§ **Information supplied**:

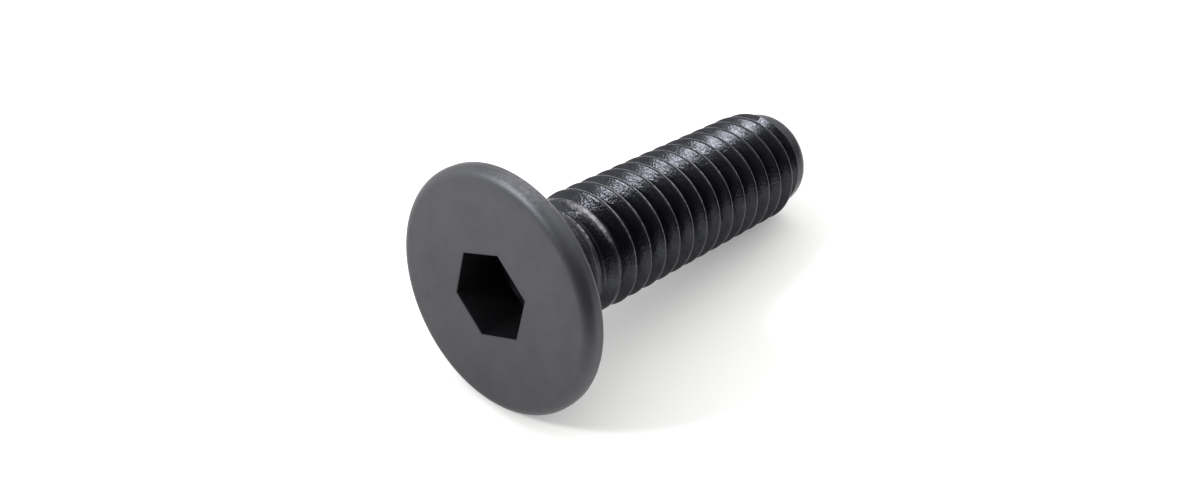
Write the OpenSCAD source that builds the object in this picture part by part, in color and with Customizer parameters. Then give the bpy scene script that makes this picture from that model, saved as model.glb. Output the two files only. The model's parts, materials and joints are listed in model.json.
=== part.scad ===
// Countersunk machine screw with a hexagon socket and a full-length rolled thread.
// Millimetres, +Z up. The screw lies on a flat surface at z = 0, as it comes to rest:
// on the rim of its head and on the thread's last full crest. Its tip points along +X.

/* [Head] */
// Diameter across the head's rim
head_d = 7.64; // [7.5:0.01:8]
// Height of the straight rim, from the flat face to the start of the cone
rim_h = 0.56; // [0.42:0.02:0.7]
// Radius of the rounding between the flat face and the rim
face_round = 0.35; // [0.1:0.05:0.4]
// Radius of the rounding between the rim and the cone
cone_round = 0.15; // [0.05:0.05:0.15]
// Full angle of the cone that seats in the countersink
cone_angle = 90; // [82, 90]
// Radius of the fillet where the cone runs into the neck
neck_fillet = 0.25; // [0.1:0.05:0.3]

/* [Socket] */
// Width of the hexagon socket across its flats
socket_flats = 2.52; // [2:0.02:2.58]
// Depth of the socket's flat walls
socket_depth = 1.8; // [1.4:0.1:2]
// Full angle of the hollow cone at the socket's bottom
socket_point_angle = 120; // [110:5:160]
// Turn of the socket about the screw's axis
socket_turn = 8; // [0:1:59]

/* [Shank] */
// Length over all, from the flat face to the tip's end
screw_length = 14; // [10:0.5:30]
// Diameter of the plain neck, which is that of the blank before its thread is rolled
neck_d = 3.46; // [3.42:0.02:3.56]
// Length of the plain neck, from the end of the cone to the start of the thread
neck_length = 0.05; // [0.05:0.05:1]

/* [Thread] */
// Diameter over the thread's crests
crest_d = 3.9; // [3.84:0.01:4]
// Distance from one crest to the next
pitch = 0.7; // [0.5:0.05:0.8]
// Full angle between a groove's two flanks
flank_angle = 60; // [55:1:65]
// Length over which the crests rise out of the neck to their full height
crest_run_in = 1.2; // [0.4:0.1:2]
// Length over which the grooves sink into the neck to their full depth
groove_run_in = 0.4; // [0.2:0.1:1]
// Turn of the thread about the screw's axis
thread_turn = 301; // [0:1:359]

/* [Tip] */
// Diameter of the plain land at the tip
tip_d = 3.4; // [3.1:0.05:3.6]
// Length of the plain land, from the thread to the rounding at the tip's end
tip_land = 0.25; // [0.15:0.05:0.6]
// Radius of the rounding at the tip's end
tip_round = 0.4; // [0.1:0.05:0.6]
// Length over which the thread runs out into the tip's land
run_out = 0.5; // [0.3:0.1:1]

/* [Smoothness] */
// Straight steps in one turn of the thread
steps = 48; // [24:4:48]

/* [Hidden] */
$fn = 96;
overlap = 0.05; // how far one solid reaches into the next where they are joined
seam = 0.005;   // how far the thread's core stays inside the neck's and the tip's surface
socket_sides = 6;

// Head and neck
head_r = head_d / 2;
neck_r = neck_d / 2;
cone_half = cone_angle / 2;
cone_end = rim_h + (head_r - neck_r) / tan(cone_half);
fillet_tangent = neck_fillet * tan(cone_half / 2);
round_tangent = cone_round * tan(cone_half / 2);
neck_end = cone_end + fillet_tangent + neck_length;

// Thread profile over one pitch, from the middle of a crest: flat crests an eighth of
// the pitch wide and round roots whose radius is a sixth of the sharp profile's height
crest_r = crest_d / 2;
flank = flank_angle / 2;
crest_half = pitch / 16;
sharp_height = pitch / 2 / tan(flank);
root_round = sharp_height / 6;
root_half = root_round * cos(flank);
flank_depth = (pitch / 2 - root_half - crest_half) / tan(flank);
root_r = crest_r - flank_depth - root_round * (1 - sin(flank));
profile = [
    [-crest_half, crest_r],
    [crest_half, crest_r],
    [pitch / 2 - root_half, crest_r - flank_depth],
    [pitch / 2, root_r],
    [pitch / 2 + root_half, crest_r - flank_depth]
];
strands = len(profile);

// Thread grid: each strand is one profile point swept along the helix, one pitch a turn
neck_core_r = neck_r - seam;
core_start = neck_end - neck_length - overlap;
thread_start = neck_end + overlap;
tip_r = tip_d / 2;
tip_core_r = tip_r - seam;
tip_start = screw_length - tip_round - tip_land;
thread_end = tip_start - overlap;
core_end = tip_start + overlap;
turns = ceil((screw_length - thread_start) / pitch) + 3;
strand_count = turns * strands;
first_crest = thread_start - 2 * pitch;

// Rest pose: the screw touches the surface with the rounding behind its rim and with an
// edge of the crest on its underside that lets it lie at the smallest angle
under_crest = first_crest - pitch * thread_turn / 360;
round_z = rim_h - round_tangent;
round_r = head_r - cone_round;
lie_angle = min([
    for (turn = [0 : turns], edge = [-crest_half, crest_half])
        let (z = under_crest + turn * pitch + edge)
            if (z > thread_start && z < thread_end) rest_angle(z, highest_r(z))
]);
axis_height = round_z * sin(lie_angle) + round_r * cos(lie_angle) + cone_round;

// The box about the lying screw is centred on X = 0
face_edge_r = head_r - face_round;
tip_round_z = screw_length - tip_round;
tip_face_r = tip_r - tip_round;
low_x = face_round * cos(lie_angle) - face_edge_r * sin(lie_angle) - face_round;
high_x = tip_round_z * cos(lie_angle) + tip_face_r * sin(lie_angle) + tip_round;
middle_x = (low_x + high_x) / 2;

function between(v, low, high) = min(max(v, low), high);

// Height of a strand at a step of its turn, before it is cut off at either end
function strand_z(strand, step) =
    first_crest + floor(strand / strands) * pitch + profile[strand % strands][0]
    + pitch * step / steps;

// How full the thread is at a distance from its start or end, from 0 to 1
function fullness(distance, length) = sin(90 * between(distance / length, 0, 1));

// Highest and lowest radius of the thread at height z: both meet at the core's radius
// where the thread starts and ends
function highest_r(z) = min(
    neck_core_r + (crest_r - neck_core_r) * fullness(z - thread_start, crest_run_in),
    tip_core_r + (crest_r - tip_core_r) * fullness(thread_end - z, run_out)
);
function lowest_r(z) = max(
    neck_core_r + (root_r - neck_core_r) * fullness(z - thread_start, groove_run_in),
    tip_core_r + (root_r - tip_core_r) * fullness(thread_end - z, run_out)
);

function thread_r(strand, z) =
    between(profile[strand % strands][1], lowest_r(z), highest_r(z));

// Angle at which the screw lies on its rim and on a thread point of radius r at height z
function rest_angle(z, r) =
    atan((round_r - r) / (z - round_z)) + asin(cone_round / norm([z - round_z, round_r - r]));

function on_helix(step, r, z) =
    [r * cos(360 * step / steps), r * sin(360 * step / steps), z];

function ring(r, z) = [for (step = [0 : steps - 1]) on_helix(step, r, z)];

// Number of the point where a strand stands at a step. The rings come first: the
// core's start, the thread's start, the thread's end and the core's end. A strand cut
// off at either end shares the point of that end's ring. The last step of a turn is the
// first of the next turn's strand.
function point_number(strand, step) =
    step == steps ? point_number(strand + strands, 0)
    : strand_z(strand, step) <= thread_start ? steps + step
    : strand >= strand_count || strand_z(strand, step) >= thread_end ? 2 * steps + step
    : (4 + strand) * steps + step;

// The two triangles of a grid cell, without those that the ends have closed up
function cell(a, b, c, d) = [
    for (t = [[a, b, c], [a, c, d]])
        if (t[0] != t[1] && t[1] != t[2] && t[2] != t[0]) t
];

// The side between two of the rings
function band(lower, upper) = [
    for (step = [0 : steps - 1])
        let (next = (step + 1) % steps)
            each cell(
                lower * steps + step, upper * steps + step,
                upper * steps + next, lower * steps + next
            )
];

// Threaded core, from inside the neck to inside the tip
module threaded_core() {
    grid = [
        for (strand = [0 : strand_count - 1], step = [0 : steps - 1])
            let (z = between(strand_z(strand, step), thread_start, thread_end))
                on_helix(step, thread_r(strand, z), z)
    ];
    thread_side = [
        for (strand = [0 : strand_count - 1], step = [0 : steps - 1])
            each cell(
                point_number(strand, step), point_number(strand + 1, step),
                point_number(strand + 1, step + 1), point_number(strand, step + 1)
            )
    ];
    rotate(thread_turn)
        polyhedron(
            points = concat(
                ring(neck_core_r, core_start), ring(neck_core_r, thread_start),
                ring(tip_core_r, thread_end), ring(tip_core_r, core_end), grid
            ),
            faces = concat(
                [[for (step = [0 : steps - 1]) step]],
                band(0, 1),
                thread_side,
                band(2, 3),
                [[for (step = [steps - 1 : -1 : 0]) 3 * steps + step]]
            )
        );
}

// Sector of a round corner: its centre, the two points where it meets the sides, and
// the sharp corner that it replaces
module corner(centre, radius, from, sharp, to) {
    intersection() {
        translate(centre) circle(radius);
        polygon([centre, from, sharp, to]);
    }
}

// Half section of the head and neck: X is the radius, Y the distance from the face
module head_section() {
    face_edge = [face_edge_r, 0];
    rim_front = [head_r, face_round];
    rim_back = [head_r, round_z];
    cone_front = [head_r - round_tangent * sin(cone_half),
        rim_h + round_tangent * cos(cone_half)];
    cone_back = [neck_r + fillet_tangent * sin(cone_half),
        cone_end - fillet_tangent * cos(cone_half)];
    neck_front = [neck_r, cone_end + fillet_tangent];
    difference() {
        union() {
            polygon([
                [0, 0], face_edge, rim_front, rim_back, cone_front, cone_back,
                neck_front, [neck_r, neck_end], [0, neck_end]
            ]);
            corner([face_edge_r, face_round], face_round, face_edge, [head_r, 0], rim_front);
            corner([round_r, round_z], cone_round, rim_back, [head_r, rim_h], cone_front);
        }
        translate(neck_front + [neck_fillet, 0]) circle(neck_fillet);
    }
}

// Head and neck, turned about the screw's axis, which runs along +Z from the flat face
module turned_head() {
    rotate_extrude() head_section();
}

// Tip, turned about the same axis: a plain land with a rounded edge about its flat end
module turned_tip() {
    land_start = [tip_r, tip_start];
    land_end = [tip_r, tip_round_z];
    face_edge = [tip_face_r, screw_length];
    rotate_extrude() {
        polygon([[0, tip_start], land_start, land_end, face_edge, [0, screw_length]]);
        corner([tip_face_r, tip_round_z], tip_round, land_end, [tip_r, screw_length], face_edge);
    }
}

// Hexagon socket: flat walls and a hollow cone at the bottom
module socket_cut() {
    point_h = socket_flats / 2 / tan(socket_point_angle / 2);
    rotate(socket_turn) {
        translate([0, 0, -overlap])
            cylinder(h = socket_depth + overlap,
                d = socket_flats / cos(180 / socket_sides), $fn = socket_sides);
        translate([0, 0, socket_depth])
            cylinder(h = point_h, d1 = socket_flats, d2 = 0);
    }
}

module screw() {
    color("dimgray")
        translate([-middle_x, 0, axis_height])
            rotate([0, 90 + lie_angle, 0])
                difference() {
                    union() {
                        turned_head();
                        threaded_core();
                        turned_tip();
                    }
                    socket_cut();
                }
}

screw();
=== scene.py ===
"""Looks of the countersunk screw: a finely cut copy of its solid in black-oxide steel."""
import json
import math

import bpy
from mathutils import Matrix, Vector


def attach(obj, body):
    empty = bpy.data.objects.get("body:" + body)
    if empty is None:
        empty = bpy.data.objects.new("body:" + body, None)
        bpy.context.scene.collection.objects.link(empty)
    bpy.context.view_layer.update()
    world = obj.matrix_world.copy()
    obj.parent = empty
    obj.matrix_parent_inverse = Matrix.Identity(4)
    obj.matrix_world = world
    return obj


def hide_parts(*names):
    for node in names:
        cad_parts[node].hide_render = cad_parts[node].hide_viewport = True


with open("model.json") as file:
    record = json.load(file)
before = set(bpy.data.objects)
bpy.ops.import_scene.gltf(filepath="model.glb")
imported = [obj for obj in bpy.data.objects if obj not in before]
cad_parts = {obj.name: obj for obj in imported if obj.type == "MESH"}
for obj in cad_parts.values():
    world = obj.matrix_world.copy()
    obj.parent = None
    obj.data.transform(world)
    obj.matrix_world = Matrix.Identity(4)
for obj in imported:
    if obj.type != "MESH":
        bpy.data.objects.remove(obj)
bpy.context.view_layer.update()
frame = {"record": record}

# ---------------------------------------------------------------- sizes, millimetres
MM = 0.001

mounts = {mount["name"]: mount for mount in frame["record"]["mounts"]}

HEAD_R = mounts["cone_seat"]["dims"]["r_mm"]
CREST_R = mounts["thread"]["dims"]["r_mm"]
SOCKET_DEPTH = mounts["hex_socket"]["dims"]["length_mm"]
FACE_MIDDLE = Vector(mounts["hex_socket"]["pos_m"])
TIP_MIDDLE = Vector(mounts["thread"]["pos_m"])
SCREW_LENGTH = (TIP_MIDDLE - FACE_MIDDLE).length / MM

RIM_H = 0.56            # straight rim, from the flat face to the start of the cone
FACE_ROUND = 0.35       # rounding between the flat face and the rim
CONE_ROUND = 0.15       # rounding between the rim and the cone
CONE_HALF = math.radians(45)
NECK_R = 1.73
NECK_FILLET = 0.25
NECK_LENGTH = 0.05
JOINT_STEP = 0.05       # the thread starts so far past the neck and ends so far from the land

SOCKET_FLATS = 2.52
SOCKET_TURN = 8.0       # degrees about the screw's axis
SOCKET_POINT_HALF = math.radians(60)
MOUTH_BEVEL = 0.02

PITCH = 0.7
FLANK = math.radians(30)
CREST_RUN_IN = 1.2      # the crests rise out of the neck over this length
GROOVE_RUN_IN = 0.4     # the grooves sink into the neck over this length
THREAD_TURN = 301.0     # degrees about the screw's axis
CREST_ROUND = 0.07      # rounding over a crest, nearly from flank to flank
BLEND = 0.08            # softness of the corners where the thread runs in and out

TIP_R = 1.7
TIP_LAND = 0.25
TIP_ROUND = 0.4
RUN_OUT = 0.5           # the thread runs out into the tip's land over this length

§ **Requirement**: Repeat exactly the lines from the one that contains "at the bottom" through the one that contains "obj.matrix_world = Matrix.Identity(4)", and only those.

§ **Written answer**:
// Hexagon socket: flat walls and a hollow cone at the bottom
module socket_cut() {
    point_h = socket_flats / 2 / tan(socket_point_angle / 2);
    rotate(socket_turn) {
        translate([0, 0, -overlap])
            cylinder(h = socket_depth + overlap,
                d = socket_flats / cos(180 / socket_sides), $fn = socket_sides);
        translate([0, 0, socket_depth])
            cylinder(h = point_h, d1 = socket_flats, d2 = 0);
    }
}

module screw() {
    color("dimgray")
        translate([-middle_x, 0, axis_height])
            rotate([0, 90 + lie_angle, 0])
                difference() {
                    union() {
                        turned_head();
                        threaded_core();
                        turned_tip();
                    }
                    socket_cut();
                }
}

screw();
=== scene.py ===
"""Looks of the countersunk screw: a finely cut copy of its solid in black-oxide steel."""
import json
import math

import bpy
from mathutils import Matrix, Vector


def attach(obj, body):
    empty = bpy.data.objects.get("body:" + body)
    if empty is None:
        empty = bpy.data.objects.new("body:" + body, None)
        bpy.context.scene.collection.objects.link(empty)
    bpy.context.view_layer.update()
    world = obj.matrix_world.copy()
    obj.parent = empty
    obj.matrix_parent_inverse = Matrix.Identity(4)
    obj.matrix_world = world
    return obj


def hide_parts(*names):
    for node in names:
        cad_parts[node].hide_render = cad_parts[node].hide_viewport = True


with open("model.json") as file:
    record = json.load(file)
before = set(bpy.data.objects)
bpy.ops.import_scene.gltf(filepath="model.glb")
imported = [obj for obj in bpy.data.objects if obj not in before]
cad_parts = {obj.name: obj for obj in imported if obj.type == "MESH"}
for obj in cad_parts.values():
    world = obj.matrix_world.copy()
    obj.parent = None
    obj.data.transform(world)
    obj.matrix_world = Matrix.Identity(4)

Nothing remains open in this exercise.